### What is required
Quote the lines that run from the line containing "middle.z = low.z" down to the line containing "cad_parts[node].hide_render = cad_parts[node].hide_viewport". Include both of those lines, reproduce each exactly, and omit everything else.
— start of Exercise material —
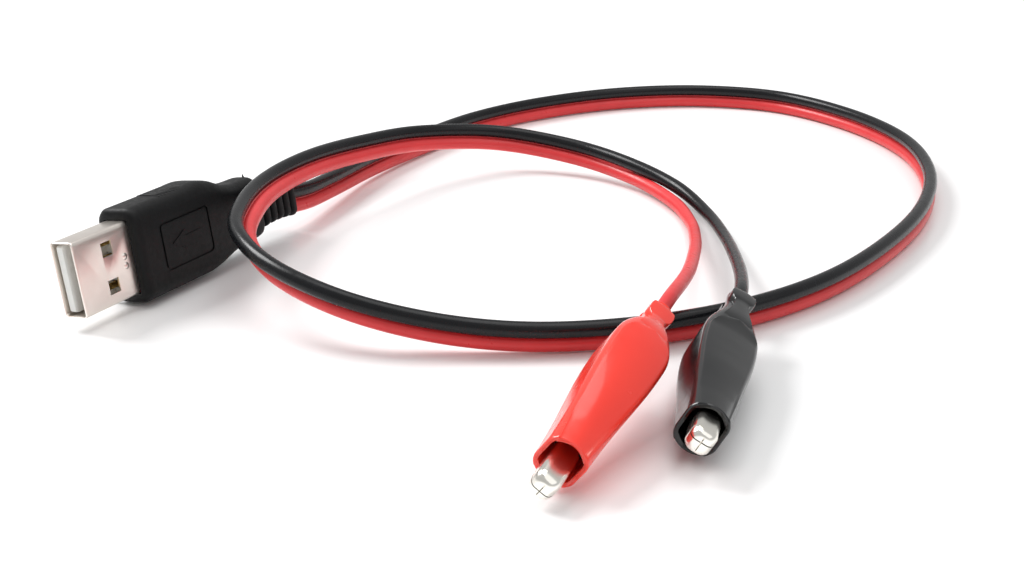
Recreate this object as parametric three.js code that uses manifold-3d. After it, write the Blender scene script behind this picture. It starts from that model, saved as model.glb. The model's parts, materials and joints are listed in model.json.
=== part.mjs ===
// USB plug to alligator clip lead: a USB-A plug, a red and black twin cord and two sprung clips in boots.
// Millimetres, +Z up. The lead lies on the plane z = 0, and the origin is under the middle of the plug
// and the two clips. X runs to the right of the lead as it lies, and Y runs away past the loop.
import * as THREE from "three";
import { mergeVertices } from "three/addons/utils/BufferGeometryUtils.js";
import Module from "manifold-3d";

// ---------------------------------------------------------------- driving dimensions
const GAP = 0.3; // clearance that touching pieces keep

const WIRE = { radius: 1.2, sides: 8, pairSteps: 78, pitch: 2.7 };

// The plug's own frame: x from the mouth back to the cord, z across the wide face, y through it.
const SHELL = { width: 12, height: 4.5, wall: 0.32, length: 18.8, corner: 0.6 };
const WINDOW = { front: 5.7, length: 2.3, height: 2.3, centre: 3.0 };
const TONGUE = { front: 0.5, blockFront: 9.2, end: 18.5, halfWidth: 5.35, top: 0.15, back: 1.6 };
const CONTACT = { front: 1.6, end: 21, width: 1.0, top: -0.35, thickness: 0.25 };
const CONTACT_PLACES = { contact_vbus: 3.5, contact_data_minus: 1, contact_data_plus: -1, contact_ground: -3.5 };
const CORE = { front: 19.1, end: 29, halfWidth: 5.6, halfHeight: 2.3, bore: 1.1 };
const BODY = { front: 11.9, halfWidth: 7.8, halfHeight: 4.0, end: 44.5, cavityEnd: 29.3, corner: 1.9, drop: 0.7 };
const PANEL = { front: 17, end: 29, halfWidth: 4, groove: 0.45, depth: 0.3 };
const RELIEF = { end: 55, droop: 2.2, ribs: 5, groove: 0.55 };

// The clip's own frame: the hinge pin at the origin, x to the jaw tips, z to the moving jaw, y along the pin.
const JAW = { width: 3.4, wall: 0.4, tip: 19, base: -1.8, crown: 1.75, landStart: 14.6, landRise: 0.1 };
const TEETH = { start: 7, end: 17.8, count: 9, depth: 0.6, level: -0.1, gap: 0.45 };
const PIN = { radius: 0.6, hole: 0.9, headRadius: 1.05, headStart: 2.1, headEnd: 2.4 };
const LEVER = { start: -1.6, startHeight: 1.55, end: -11.3, endHeight: 4.5, halfWidth: 2.0, thickness: 0.5 };
const BARREL = { front: -13, end: -19, radius: 1.4, bore: 0.9, axis: -0.4 };
const SPRING = { radius: 1.0, wire: 0.18, turns: 1.5, pitch: 0.42, legEnd: -8 };
const BOOT = { neck: -24, boreEnd: -20.8, mouth: 14, wall: 0.7, bore: 1.6 };
const COLLAR = { start: -23.6, end: -20.5, halfWidth: 1.9, halfHeight: 2.5 };
const RIDGES = { start: 20, count: 9, pitch: 0.72, width: 0.36, halfLength: 2.1, rise: 0.25 };

// Where each assembly lies. Angles are in degrees.
const ORIGIN = new THREE.Vector3(-16.83, 194.81, 0); // bottom middle of the plug and the clips
const PLUG_PLACE = { at: [-67, 197.4, 8.3], heading: 62.75, roll: -7.9 };
const RED_CLIP_PLACE = { at: [11.1, 160.2, 6.0], heading: -114.4, pitch: 9, roll: -37 };
const BLACK_CLIP_PLACE = { at: [27.2, 168.1, 6.2], heading: -104.3, pitch: 2.2, roll: 151 };

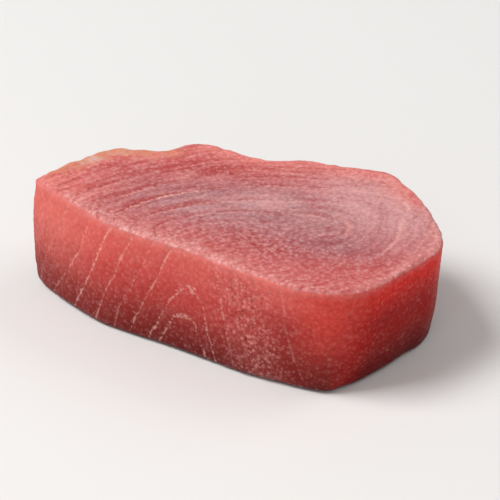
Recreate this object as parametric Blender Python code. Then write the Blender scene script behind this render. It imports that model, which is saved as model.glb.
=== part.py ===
"""Raw tuna steak: one slice cut across a skinned loin, lying on its flat base.

Metres, +Z up. The origin is in the middle of the base. The long straight cut faces -Y, the wide
rounded end faces +X, and the narrow end with its sharp corner faces -X. The wavy long side at +Y
is where the loin was pulled off the skin.
"""

import math

import bpy
import bmesh
from mathutils import Vector

# Driving dimensions
LENGTH = 0.1012           # of the cut face, from the sharp corner to the wide end
WIDTH = 0.0598            # of the cut face, across it
THICKNESS = 0.0310
FOOT_RADIUS = 0.0022      # soft lower edge, where the flesh settles on what it lies on
RIM_RADIUS = 0.0009       # crisp upper edge, left by the knife
SIDE_BULGE = 0.0006       # how far the walls swell out at half height

# How far the walls lean from the rim to the base
END_UNDERCUT = 0.0050     # the wide end, inwards
CUT_SPREAD = 0.0019       # the long cut towards the sharp corner, outwards
CUT_TUCK = 0.0022         # the long cut towards the wide end, inwards

# Where those leans start and where they are full, along the slice or, for the end, across it
SPREAD_ZONE = (-0.0160, -0.0360)
CORNER_ZONE = (-0.0490, -0.0522)  # here the spread fades out again
TUCK_ZONE = (0.0130, 0.0280)
END_ZONE = (0.0220, -0.0020)

# How squarely a wall has to face +X, or -Y, to count as the end or the long cut: from not to fully
FACES_END = (0.2, 0.9)
FACES_CUT = (0.7, 1.0)

# Divisions
STEPS_PER_ANCHOR = 5
LEAN_REACH = 4            # points each way that a wall's facing is judged from
FOOT_STEPS = 4
WALL_STEPS = 5
RIM_STEPS = 3
SMOOTH_ANGLE = math.radians(40)

# The cut face seen from above, anticlockwise, as shares of its length and width
SHARP_CORNER = (-0.518, -0.358)
LONG_CUT = [(-0.350, -0.440), (-0.240, -0.492), (-0.050, -0.492), (0.150, -0.498)]
WIDE_END = [(0.300, -0.495), (0.385, -0.440), (0.438, -0.345), (0.470, -0.185), (0.490, -0.010),
            (0.495, 0.085), (0.447, 0.228)]
SHOULDER = [(0.368, 0.355), (0.285, 0.447), (0.218, 0.500)]
SKINNED_SIDE = [(0.165, 0.478), (0.085, 0.437), (0.002, 0.405), (-0.070, 0.325),
                (-0.150, 0.303), (-0.235, 0.290), (-0.287, 0.242), (-0.312, 0.150),
                (-0.368, 0.100)]
NARROW_END = [(-0.434, 0.040), (-0.477, -0.100), (-0.503, -0.240)]


def clear_scene():
    for obj in list(bpy.data.objects):
        bpy.data.objects.remove(obj, do_unlink=True)


def outline_points():
    """The cut face's outline: points along a smooth closed curve that has one sharp corner."""
    anchors = [SHARP_CORNER] + LONG_CUT + WIDE_END + SHOULDER + SKINNED_SIDE + NARROW_END
    curve = bpy.data.curves.new("outline", "CURVE")
    curve.resolution_u = STEPS_PER_ANCHOR
    spline = curve.splines.new("BEZIER")
    spline.bezier_points.add(len(anchors) - 1)
    spline.use_cyclic_u = True
    for point, (x, y) in zip(spline.bezier_points, anchors):
        handle = "VECTOR" if (x, y) == SHARP_CORNER else "AUTO"
        point.co = (x * LENGTH, y * WIDTH, 0.0)
        point.handle_left_type = handle
        point.handle_right_type = handle
    guide = bpy.data.objects.new("outline", curve)
    bpy.context.collection.objects.link(guide)
    bpy.context.view_layer.update()
    mesh = bpy.data.meshes.new_from_object(guide)
    points = [vertex.co.copy() for vertex in mesh.vertices]
    bpy.data.objects.remove(guide)
    bpy.data.meshes.remove(mesh)
    bpy.data.curves.remove(curve)
    return points


def outward_directions(points, reach):
    """At each point, the level direction away from the slice, judged from so many points each way."""
    directions = []
    for i in range(len(points)):
        along = points[(i + reach) % len(points)] - points[i - reach]
        directions.append(Vector((along.y, -along.x, 0.0)).normalized())
    return directions


def wall_profile():
    """(height, inset) up the wall: the rounded foot, the swelling wall, then the knife's rim."""
    profile = []
    for i in range(FOOT_STEPS):
        angle = math.radians(90 * i / FOOT_STEPS)
        height = FOOT_RADIUS * (1 - math.cos(angle))
        profile.append((height, FOOT_RADIUS * (1 - math.sin(angle))))
    wall_height = THICKNESS - FOOT_RADIUS - RIM_RADIUS
    for i in range(WALL_STEPS + 1):
        share = i / WALL_STEPS
        height = FOOT_RADIUS + wall_height * share
        profile.append((height, -SIDE_BULGE * math.sin(math.pi * share)))
    for i in range(1, RIM_STEPS + 1):
        angle = math.radians(90 * i / RIM_STEPS)
        height = THICKNESS - RIM_RADIUS * (1 - math.sin(angle))
        profile.append((height, RIM_RADIUS * (1 - math.cos(angle))))
    return profile


def smooth_step(low, high, value):
    """From 0 at low to 1 at high, which may be the smaller of the two."""
    share = min(1.0, max(0.0, (value - low) / (high - low)))
    return share * share * (3 - 2 * share)


def lean(point, facing, height):
    """How far the wall at this height stands off from its place under the rim."""
    on_end = smooth_step(*FACES_END, facing.x) * smooth_step(*END_ZONE, point.y)
    on_cut = smooth_step(*FACES_CUT, -facing.y)
    spread = smooth_step(*SPREAD_ZONE, point.x) * (1 - smooth_step(*CORNER_ZONE, point.x))
    tuck = smooth_step(*TUCK_ZONE, point.x)
    off = Vector((-END_UNDERCUT * on_end, (CUT_TUCK * tuck - CUT_SPREAD * spread) * on_cut, 0.0))
    return off * (1 - height / THICKNESS)


def build_steak():
    """Rings of points up the wall, joined by quads and closed by the base and the cut face."""
    outline = outline_points()
    outward = outward_directions(outline, 1)
    facings = outward_directions(outline, LEAN_REACH)
    mesh = bmesh.new()
    rings = []
    for height, inset in wall_profile():
        ring = []
        for point, away, facing in zip(outline, outward, facings):
            place = point - away * inset + lean(point, facing, height)
            ring.append(mesh.verts.new((place.x, place.y, height)))
        rings.append(ring)
    count = len(outline)
    for lower, upper in zip(rings, rings[1:]):
        for i in range(count):
            j = (i + 1) % count
            mesh.faces.new((lower[i], lower[j], upper[j], upper[i]))
    mesh.faces.new(list(reversed(rings[0])))
    mesh.faces.new(rings[-1])
    bmesh.ops.recalc_face_normals(mesh, faces=mesh.faces)
    data = bpy.data.meshes.new("tuna_steak")
    mesh.to_mesh(data)
    mesh.free()
    data.shade_smooth()
    data.set_sharp_from_angle(angle=SMOOTH_ANGLE)
    steak = bpy.data.objects.new("tuna_steak", data)
    bpy.context.collection.objects.link(steak)
    return steak


def centre_on_base(steak):
    """Moves the mesh so that the origin is in the middle of its box, on the base."""
    corners = [Vector(corner) for corner in steak.bound_box]
    low = Vector([min(corner[axis] for corner in corners) for axis in range(3)])
    high = Vector([max(corner[axis] for corner in corners) for axis in range(3)])
    middle = (low + high) / 2
    middle.z = low.z
    for vertex in steak.data.vertices:
        vertex.co -= middle


def raw_tuna():
    """Raw tuna flesh: coral red, semi-matt and moist."""
    material = bpy.data.materials.new("raw_tuna")
    material.use_nodes = True
    shader = material.node_tree.nodes["Principled BSDF"]
    shader.inputs["Base Color"].default_value = (0.58, 0.14, 0.13, 1.0)
    shader.inputs["Roughness"].default_value = 0.45
    shader.inputs["Metallic"].default_value = 0.0
    return material


clear_scene()
tuna_steak = build_steak()
centre_on_base(tuna_steak)
tuna_steak.data.materials.append(raw_tuna())
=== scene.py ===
import math

import bpy
import numpy as np
from mathutils import Matrix, Vector, kdtree, noise


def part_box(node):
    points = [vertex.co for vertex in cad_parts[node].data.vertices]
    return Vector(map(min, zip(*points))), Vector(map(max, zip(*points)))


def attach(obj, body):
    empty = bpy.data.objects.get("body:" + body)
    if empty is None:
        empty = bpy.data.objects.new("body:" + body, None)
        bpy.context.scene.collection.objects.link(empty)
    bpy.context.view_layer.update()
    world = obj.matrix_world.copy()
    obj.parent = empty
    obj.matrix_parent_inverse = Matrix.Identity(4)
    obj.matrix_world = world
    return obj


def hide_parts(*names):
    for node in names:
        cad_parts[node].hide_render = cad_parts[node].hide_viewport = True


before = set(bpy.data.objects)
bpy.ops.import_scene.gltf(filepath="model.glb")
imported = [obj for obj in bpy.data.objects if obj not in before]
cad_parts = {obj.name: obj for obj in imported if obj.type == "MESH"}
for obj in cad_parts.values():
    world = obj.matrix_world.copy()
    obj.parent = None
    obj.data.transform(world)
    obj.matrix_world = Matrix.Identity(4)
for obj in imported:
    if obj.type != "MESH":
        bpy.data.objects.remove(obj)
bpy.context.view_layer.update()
mm = 0.001
print("frame loaded:", list(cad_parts))


def selectOnly(obj):
    bpy.ops.object.select_all(action="DESELECT")
    obj.select_set(True)
    bpy.context.view_layer.objects.active = obj


def applyModifier(obj, kind, **settings):
    selectOnly(obj)
    modifier = obj.modifiers.new(kind.lower(), kind)
    for name, value in settings.items():
        setattr(modifier, name, value)
    bpy.ops.object.modifier_apply(modifier=modifier.name)


def smoothStep(low, high, value):  # 0 at low to 1 at high, which may be the smaller
    share = np.clip((value - low) / (high - low), 0, 1)
    return share * share * (3 - 2 * share)


def softMin(first, second, blend):  # the smaller of two, with the crease between them rounded
    share = np.clip(0.5 + 0.5 * (second - first) / blend, 0, 1)
    return second * (1 - share) + first * share - blend * share * (1 - share)


def hill(x, middle, reach):  # 1 in the middle, fading out to both sides
    return np.exp(-((x - middle) / reach) ** 2)


def mixOf(ends, share):  # from the first end to the second
    return ends[0] + (ends[1] - ends[0]) * share


noiseSteps = (17.3, 5.9, 11.1)  # each seed reads a stretch of the noise this much further on


def noiseAt(points, size, seed):  # smooth noise from -1 to 1; size is a lump's width in mm
    shift = Vector([seed * step for step in noiseSteps])
    return np.array([noise.noise(Vector(point) / size + shift) for point in points.tolist()])


def linearColour(code):  # "#rrggbb" in sRGB to linear RGBA
    channels = [int(code[i:i + 2], 16) / 255 for i in (1, 3, 5)]
    linear = [c / 12.92 if c <= 0.04045 else ((c + 0.055) / 1.055) ** 2.4 for c in channels]
    return (*linear, 1.0)


def addNode(material, kind, settings, output=0):  # each entry is a setting, an input's value or a link
    tree = material.node_tree
    node = tree.nodes.new(kind)
    for name, value in settings.items():
        if isinstance(value, bpy.types.NodeSocket):
            tree.links.new(value, node.inputs[name])
        elif isinstance(name, str) and hasattr(node, name):
            setattr(node, name, value)
        else:
            node.inputs[name].default_value = value
    return node.outputs[output]


# Places below are in millimetres from the middle of the base: x along the steak, y across, z up.
steak = {
    "node": "tuna_steak",
    "voxel": 0.47,              # fine enough for the fibres' relief
    "smoothing": 5,             # passes that round the CAD facets off
    "cutFacing": (0.3, 0.65),   # upward share of the normal, from a wall to the cut face
    "rimFacing": (0.45, 0.85),  # and on the knife's edge between them
    "rimDepth": 1.2,            # that edge lies less than this below the top
    "knifeWaveHeight": 0.30,    # the cut face isn't a perfect plane
    "knifeWaveSize": 26,
    "wallWaveHeight": 0.35,
    "wallWaveSize": 16,
    "blockSwell": 0.12,         # each muscle block stands proud between its two sheets
    "swellMean": 0.6,           # taken off, so that the steak keeps its size
    "sheetGroove": 0.06,        # the sheet itself lies in a fine groove
    "grooveReach": 0.12,        # as a share of the layer
    "grainHeight": 0.07,
    "grainSize": 1.1,
    "edgeHeight": 0.3,          # the rim isn't a clean line
    "edgeSize": 2.6,
    "edgeReach": 1.5,
    "baseFading": (0.2, 2.5),   # the base stays flat: heights where the relief starts and is full
}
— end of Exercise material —
### Worked answer
    middle.z = low.z
    for vertex in steak.data.vertices:
        vertex.co -= middle


def raw_tuna():
    """Raw tuna flesh: coral red, semi-matt and moist."""
    material = bpy.data.materials.new("raw_tuna")
    material.use_nodes = True
    shader = material.node_tree.nodes["Principled BSDF"]
    shader.inputs["Base Color"].default_value = (0.58, 0.14, 0.13, 1.0)
    shader.inputs["Roughness"].default_value = 0.45
    shader.inputs["Metallic"].default_value = 0.0
    return material


clear_scene()
tuna_steak = build_steak()
centre_on_base(tuna_steak)
tuna_steak.data.materials.append(raw_tuna())
=== scene.py ===
import math

import bpy
import numpy as np
from mathutils import Matrix, Vector, kdtree, noise


def part_box(node):
    points = [vertex.co for vertex in cad_parts[node].data.vertices]
    return Vector(map(min, zip(*points))), Vector(map(max, zip(*points)))


def attach(obj, body):
    empty = bpy.data.objects.get("body:" + body)
    if empty is None:
        empty = bpy.data.objects.new("body:" + body, None)
        bpy.context.scene.collection.objects.link(empty)
    bpy.context.view_layer.update()
    world = obj.matrix_world.copy()
    obj.parent = empty
    obj.matrix_parent_inverse = Matrix.Identity(4)
    obj.matrix_world = world
    return obj


def hide_parts(*names):
    for node in names:
        cad_parts[node].hide_render = cad_parts[node].hide_viewport = True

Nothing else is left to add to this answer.